WHAT IS BEING ASKED
Each line in the entries below that holds the string "from" is to be listed.
BEGIN SUPPLIED MATERIAL
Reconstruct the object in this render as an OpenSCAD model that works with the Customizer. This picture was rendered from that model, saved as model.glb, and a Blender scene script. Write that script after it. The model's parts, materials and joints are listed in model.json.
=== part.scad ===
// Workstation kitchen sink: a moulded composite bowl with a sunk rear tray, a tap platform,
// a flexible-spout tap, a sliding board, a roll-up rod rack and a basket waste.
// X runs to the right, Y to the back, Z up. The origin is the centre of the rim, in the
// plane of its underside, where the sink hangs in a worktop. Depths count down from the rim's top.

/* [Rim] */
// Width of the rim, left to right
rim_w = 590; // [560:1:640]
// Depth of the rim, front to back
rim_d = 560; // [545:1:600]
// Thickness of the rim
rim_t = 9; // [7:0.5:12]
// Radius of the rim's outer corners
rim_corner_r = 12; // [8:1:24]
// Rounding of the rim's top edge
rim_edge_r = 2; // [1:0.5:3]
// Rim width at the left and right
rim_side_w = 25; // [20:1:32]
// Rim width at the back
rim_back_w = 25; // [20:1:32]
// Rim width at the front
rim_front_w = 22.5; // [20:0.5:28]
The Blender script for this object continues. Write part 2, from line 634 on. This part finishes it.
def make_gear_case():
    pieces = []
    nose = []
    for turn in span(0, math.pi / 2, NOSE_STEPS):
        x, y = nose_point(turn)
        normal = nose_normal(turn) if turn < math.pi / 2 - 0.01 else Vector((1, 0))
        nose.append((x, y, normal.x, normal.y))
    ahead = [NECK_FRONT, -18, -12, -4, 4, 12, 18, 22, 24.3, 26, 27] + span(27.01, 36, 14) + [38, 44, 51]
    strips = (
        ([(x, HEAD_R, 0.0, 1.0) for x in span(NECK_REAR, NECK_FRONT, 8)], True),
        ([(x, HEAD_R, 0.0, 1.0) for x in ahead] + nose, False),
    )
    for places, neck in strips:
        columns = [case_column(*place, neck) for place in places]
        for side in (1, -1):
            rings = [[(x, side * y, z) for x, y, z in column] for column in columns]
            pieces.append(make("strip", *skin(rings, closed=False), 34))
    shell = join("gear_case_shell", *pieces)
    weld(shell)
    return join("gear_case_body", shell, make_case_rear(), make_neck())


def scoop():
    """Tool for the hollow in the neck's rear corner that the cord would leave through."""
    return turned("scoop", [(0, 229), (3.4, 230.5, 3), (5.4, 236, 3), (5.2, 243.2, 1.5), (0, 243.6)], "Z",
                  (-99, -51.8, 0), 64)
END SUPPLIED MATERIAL
CORRECT ANSWER
Reconstruct the object in this render as an OpenSCAD model that works with the Customizer. This picture was rendered from that model, saved as model.glb, and a Blender scene script. Write that script after it. The model's parts, materials and joints are listed in model.json.
// plane of its underside, where the sink hangs in a worktop. Depths count down from the rim's top.
The Blender script for this object continues. Write part 2, from line 634 on. This part finishes it.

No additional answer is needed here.